[Begin Material]
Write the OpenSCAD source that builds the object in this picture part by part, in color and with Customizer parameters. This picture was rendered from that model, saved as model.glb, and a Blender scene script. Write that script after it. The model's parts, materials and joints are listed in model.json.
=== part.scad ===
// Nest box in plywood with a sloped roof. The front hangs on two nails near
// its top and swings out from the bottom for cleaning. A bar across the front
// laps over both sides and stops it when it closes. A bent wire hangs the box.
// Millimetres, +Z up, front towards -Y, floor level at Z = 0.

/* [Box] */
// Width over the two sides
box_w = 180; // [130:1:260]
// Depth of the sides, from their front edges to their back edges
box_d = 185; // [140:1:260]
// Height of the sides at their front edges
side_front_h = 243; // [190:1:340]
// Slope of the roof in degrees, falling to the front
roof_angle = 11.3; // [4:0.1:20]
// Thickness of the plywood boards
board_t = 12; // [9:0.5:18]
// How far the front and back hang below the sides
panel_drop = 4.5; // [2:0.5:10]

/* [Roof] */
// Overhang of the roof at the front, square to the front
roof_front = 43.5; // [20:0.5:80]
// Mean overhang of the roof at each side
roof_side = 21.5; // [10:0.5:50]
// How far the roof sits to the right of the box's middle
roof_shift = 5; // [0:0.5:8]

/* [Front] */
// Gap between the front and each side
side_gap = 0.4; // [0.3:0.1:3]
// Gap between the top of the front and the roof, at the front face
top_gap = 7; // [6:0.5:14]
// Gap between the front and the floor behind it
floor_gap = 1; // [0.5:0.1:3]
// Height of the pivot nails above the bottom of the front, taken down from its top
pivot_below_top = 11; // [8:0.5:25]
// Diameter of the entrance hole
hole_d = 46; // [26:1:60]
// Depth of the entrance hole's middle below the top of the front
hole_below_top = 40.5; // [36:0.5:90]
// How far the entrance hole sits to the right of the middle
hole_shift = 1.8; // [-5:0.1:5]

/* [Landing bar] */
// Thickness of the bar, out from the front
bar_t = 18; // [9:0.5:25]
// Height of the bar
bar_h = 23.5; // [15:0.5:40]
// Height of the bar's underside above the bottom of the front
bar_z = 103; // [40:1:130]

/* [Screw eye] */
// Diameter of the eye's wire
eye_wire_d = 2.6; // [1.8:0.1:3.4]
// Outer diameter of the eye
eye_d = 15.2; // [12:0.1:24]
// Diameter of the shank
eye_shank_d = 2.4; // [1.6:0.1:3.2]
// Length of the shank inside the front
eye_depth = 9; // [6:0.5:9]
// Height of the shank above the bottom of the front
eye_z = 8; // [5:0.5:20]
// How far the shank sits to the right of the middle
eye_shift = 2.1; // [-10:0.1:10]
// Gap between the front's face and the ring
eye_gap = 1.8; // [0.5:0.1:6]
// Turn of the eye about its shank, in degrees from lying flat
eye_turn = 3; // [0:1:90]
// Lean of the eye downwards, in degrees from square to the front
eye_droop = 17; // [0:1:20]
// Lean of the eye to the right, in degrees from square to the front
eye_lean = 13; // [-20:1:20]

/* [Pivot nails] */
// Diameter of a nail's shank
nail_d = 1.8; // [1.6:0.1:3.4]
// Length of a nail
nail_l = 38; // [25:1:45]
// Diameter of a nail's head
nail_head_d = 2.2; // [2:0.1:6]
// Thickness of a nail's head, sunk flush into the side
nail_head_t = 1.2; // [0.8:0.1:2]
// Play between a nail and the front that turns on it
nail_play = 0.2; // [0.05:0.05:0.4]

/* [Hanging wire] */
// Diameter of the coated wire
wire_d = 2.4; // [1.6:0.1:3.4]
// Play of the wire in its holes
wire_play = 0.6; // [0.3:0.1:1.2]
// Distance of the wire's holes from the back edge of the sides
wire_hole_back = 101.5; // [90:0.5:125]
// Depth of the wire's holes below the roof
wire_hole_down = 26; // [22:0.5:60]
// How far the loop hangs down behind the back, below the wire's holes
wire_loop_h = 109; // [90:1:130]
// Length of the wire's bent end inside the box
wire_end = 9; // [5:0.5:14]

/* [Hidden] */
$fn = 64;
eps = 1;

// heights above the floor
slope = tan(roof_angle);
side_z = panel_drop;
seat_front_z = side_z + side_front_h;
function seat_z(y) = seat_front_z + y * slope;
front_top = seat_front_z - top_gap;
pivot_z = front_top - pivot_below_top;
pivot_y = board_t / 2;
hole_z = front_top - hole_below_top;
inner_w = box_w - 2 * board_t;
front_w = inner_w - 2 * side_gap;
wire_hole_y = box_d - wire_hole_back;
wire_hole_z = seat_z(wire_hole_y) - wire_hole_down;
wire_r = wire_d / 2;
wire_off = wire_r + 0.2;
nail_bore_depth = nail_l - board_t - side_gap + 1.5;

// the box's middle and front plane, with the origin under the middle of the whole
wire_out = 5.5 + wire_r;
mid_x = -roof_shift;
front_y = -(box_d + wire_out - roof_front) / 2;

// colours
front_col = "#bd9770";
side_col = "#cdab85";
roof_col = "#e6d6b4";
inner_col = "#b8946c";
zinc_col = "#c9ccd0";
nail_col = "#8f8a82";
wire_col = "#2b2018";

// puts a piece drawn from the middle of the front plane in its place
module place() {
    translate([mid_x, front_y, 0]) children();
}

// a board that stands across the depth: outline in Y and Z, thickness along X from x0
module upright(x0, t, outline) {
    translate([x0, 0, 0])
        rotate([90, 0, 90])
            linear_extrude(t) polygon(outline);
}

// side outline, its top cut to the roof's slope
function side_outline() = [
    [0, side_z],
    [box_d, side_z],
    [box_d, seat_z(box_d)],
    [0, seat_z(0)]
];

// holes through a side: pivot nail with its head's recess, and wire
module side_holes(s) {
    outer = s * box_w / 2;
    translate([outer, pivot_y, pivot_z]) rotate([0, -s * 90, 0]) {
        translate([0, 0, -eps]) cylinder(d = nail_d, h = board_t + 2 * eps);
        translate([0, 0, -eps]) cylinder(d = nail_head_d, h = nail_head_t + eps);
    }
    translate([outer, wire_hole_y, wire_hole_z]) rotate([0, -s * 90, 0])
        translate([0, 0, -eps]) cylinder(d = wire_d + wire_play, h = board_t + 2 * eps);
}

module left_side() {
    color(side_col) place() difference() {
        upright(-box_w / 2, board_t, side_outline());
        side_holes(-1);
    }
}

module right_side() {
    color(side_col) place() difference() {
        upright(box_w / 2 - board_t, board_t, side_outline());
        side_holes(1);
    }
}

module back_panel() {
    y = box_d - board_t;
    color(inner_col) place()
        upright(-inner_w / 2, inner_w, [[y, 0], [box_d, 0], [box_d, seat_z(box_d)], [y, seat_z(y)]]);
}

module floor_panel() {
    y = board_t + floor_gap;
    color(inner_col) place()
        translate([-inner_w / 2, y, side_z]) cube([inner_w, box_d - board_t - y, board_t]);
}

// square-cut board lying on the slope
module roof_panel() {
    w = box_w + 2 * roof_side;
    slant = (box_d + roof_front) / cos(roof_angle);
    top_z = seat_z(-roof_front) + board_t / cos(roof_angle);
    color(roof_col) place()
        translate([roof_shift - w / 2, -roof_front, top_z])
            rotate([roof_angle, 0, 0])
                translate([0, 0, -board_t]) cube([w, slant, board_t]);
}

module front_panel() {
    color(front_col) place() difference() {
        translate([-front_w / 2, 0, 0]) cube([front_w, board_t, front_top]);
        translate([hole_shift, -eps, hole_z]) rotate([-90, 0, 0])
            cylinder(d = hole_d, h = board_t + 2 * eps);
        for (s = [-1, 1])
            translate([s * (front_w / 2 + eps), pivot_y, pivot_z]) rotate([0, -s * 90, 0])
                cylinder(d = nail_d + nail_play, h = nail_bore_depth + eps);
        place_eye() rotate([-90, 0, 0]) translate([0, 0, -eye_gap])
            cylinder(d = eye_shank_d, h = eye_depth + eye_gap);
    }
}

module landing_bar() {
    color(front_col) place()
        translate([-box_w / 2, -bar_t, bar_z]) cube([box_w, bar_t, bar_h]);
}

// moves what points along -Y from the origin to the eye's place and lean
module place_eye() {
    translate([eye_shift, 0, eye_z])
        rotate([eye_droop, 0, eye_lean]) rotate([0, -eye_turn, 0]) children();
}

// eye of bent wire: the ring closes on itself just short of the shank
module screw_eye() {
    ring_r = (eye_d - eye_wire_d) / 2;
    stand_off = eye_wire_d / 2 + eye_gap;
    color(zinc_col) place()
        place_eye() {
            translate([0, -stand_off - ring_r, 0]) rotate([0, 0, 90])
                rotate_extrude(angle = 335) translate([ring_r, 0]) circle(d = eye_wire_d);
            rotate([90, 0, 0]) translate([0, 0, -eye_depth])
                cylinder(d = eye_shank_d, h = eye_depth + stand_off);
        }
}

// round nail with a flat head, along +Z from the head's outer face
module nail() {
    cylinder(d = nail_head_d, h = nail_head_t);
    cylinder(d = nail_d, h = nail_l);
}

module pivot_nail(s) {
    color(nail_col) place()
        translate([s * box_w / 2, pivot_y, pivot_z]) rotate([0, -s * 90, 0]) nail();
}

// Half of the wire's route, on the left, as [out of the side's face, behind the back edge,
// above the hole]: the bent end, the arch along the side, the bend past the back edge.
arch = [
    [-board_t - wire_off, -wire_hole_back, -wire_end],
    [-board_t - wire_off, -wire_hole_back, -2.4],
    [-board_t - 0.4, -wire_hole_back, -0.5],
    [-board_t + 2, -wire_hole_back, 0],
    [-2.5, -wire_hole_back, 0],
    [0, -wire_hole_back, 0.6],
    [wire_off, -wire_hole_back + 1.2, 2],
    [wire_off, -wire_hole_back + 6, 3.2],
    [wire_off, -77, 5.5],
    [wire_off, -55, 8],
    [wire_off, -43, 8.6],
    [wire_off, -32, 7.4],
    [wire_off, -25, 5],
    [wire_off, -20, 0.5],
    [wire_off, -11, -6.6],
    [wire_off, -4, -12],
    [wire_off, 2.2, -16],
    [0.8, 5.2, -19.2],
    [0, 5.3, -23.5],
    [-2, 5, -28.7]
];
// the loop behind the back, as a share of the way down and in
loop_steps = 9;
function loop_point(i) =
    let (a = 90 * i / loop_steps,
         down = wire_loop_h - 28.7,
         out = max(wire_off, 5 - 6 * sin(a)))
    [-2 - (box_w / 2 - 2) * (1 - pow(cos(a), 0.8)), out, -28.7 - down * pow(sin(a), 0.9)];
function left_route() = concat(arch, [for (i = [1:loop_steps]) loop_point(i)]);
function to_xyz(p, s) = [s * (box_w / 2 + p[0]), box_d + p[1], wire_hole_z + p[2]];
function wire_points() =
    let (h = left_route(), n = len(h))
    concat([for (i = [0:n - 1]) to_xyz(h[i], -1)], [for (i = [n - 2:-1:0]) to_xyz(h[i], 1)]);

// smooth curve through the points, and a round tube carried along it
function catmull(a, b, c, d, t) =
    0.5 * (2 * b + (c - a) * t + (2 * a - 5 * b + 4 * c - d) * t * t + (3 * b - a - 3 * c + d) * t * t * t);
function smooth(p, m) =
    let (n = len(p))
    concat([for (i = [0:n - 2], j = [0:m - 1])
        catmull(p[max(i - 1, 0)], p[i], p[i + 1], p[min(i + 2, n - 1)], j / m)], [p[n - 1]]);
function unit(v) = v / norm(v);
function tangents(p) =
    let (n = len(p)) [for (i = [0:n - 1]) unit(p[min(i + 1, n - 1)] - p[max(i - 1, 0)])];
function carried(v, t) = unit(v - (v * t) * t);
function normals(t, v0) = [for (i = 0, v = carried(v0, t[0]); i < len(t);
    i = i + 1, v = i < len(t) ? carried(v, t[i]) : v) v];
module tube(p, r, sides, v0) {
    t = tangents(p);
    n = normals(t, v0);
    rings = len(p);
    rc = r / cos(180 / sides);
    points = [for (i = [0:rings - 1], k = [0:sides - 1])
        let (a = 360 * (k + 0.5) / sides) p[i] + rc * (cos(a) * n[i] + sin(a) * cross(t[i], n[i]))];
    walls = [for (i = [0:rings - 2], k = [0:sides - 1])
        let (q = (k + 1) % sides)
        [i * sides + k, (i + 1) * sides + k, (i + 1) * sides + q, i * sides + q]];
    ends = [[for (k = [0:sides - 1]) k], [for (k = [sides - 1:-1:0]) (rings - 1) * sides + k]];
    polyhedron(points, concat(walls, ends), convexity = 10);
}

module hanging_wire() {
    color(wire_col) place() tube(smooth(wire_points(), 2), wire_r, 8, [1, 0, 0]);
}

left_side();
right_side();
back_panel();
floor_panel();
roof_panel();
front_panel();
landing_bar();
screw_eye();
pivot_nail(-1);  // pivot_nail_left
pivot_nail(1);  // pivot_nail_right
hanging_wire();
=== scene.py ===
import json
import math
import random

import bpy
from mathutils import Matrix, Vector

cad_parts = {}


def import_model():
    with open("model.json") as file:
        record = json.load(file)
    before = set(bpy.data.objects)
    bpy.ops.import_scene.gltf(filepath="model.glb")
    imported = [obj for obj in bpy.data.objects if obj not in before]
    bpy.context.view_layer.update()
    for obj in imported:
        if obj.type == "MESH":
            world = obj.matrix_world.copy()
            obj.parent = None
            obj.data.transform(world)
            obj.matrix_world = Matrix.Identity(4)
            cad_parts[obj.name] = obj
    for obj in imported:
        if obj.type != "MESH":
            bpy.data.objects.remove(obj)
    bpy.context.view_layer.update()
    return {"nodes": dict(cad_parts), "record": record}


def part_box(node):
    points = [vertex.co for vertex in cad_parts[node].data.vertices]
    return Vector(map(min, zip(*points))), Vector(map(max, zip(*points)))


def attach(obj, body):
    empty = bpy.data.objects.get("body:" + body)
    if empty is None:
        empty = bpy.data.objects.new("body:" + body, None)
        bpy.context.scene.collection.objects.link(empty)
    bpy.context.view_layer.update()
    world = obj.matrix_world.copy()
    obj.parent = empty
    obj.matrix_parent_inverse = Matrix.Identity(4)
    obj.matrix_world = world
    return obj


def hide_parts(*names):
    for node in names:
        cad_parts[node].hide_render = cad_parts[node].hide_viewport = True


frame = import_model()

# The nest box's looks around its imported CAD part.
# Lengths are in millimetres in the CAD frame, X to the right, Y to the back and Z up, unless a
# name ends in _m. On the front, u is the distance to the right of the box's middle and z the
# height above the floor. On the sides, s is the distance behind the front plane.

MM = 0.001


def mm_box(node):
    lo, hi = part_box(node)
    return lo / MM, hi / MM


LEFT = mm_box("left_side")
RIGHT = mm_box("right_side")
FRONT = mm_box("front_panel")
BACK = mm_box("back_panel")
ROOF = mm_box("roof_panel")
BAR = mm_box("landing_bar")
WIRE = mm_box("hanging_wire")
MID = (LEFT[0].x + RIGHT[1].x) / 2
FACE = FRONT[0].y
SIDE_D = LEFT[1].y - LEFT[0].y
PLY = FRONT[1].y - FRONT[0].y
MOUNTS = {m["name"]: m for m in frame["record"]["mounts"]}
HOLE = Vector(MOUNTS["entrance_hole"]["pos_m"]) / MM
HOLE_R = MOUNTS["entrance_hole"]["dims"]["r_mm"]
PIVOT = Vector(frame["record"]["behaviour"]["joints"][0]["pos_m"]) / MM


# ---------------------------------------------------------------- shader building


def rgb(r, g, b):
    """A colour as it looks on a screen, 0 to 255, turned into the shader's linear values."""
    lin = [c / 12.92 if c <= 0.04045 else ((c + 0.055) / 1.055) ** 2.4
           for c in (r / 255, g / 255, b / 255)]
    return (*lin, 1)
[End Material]
Reproduce only the lines running from the one with "# name ends" through the final line of the listing above, both ends included.

# name ends in _m. On the front, u is the distance to the right of the box's middle and z the
# height above the floor. On the sides, s is the distance behind the front plane.

MM = 0.001


def mm_box(node):
    lo, hi = part_box(node)
    return lo / MM, hi / MM


LEFT = mm_box("left_side")
RIGHT = mm_box("right_side")
FRONT = mm_box("front_panel")
BACK = mm_box("back_panel")
ROOF = mm_box("roof_panel")
BAR = mm_box("landing_bar")
WIRE = mm_box("hanging_wire")
MID = (LEFT[0].x + RIGHT[1].x) / 2
FACE = FRONT[0].y
SIDE_D = LEFT[1].y - LEFT[0].y
PLY = FRONT[1].y - FRONT[0].y
MOUNTS = {m["name"]: m for m in frame["record"]["mounts"]}
HOLE = Vector(MOUNTS["entrance_hole"]["pos_m"]) / MM
HOLE_R = MOUNTS["entrance_hole"]["dims"]["r_mm"]
PIVOT = Vector(frame["record"]["behaviour"]["joints"][0]["pos_m"]) / MM


# ---------------------------------------------------------------- shader building


def rgb(r, g, b):
    """A colour as it looks on a screen, 0 to 255, turned into the shader's linear values."""
    lin = [c / 12.92 if c <= 0.04045 else ((c + 0.055) / 1.055) ** 2.4
           for c in (r / 255, g / 255, b / 255)]
    return (*lin, 1)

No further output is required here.